(Rows from a 3D modeling dataset)

= = =

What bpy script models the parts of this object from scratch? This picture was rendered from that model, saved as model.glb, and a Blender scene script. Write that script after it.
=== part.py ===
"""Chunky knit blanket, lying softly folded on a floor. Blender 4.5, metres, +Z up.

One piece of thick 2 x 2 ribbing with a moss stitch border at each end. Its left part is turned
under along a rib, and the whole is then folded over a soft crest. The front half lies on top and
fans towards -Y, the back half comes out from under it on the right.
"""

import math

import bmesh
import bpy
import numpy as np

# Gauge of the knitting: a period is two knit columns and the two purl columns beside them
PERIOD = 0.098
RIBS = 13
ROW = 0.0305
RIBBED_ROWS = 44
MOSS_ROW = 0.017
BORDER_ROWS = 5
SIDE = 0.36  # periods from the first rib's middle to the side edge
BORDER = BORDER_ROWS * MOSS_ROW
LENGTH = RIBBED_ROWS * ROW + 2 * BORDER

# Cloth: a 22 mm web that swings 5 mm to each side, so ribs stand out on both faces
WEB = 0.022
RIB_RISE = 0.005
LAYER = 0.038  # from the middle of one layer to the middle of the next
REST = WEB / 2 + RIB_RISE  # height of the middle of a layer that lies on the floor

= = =

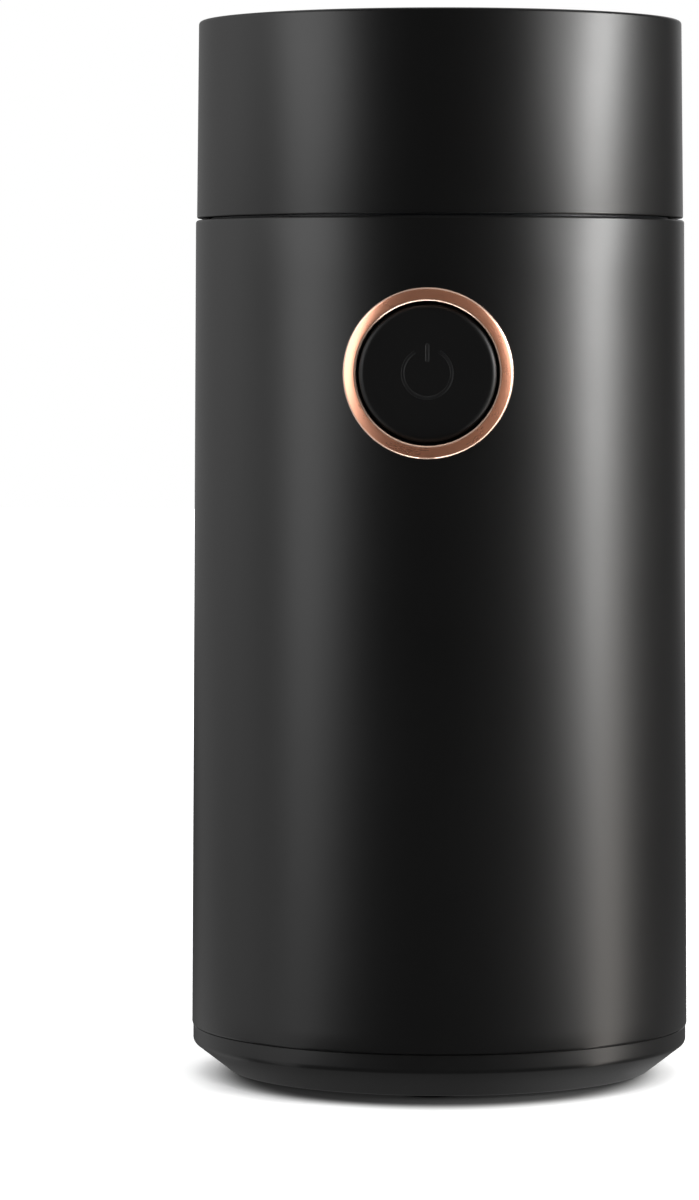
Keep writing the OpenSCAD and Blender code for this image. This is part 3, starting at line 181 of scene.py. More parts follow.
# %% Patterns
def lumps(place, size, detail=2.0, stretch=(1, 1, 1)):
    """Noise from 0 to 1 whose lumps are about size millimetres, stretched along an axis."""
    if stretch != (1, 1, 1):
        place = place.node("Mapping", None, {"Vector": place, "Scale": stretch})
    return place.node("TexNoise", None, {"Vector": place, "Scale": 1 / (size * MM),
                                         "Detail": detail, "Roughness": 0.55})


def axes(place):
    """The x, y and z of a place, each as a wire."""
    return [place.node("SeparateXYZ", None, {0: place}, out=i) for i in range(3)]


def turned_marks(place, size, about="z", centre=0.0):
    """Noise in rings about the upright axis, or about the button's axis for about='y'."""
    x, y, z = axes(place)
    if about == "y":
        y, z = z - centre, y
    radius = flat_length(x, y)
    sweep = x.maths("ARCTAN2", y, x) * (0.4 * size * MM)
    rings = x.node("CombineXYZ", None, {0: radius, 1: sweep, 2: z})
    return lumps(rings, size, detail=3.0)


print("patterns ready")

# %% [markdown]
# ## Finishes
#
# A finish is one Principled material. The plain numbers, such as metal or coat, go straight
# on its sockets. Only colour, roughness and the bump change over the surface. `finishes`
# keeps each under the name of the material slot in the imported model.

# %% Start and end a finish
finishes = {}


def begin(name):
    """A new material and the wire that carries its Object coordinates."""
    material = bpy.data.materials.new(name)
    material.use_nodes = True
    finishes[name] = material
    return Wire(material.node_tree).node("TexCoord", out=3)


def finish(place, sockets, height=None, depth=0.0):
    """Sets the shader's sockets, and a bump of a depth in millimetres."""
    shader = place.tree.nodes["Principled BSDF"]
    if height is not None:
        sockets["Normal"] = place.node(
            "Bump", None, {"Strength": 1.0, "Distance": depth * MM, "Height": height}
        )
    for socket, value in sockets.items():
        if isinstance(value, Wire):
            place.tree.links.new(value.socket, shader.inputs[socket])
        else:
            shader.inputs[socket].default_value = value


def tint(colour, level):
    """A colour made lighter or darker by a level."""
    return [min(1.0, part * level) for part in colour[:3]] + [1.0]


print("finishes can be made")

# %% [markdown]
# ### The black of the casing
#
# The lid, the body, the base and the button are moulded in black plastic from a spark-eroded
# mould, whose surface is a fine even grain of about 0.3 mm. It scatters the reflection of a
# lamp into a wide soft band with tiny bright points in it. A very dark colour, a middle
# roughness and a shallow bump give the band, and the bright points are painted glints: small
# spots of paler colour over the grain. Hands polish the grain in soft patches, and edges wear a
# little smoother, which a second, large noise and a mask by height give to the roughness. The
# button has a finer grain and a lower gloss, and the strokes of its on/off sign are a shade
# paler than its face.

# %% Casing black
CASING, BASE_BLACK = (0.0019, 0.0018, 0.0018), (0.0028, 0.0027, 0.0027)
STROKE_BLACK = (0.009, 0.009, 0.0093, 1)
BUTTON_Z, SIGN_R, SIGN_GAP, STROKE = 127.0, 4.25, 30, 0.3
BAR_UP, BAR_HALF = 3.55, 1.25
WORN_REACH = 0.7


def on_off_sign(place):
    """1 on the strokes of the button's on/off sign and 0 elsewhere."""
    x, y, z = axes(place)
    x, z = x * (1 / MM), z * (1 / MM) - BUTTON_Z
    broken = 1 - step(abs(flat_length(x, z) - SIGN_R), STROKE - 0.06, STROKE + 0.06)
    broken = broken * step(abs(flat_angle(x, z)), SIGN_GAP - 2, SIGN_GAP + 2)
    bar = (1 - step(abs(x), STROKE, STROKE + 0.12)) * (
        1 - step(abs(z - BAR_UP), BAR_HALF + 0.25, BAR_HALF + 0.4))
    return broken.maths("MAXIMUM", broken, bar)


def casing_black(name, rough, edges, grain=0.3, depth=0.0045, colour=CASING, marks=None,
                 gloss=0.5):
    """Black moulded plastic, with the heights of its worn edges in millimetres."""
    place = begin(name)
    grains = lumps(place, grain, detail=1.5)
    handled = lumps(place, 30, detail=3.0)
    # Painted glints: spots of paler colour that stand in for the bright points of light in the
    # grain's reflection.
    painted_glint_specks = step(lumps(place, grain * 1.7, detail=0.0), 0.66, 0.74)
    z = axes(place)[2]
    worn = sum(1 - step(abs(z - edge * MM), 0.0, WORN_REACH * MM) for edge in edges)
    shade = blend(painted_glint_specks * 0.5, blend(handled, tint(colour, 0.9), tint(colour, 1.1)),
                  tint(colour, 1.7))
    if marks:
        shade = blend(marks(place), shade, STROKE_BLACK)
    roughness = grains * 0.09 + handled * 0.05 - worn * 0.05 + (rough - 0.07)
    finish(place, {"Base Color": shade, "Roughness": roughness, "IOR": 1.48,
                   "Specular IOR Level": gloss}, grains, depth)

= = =

- [WHAT YOU ARE ASKED TO DO] Quote only the lines running from the line that holds "Keep writing the" to the line that holds "i in range(3)]", both ends included.

- [FULL RESPONSE]
Keep writing the OpenSCAD and Blender code for this image. This is part 3, starting at line 181 of scene.py. More parts follow.
# %% Patterns
def lumps(place, size, detail=2.0, stretch=(1, 1, 1)):
    """Noise from 0 to 1 whose lumps are about size millimetres, stretched along an axis."""
    if stretch != (1, 1, 1):
        place = place.node("Mapping", None, {"Vector": place, "Scale": stretch})
    return place.node("TexNoise", None, {"Vector": place, "Scale": 1 / (size * MM),
                                         "Detail": detail, "Roughness": 0.55})


def axes(place):
    """The x, y and z of a place, each as a wire."""
    return [place.node("SeparateXYZ", None, {0: place}, out=i) for i in range(3)]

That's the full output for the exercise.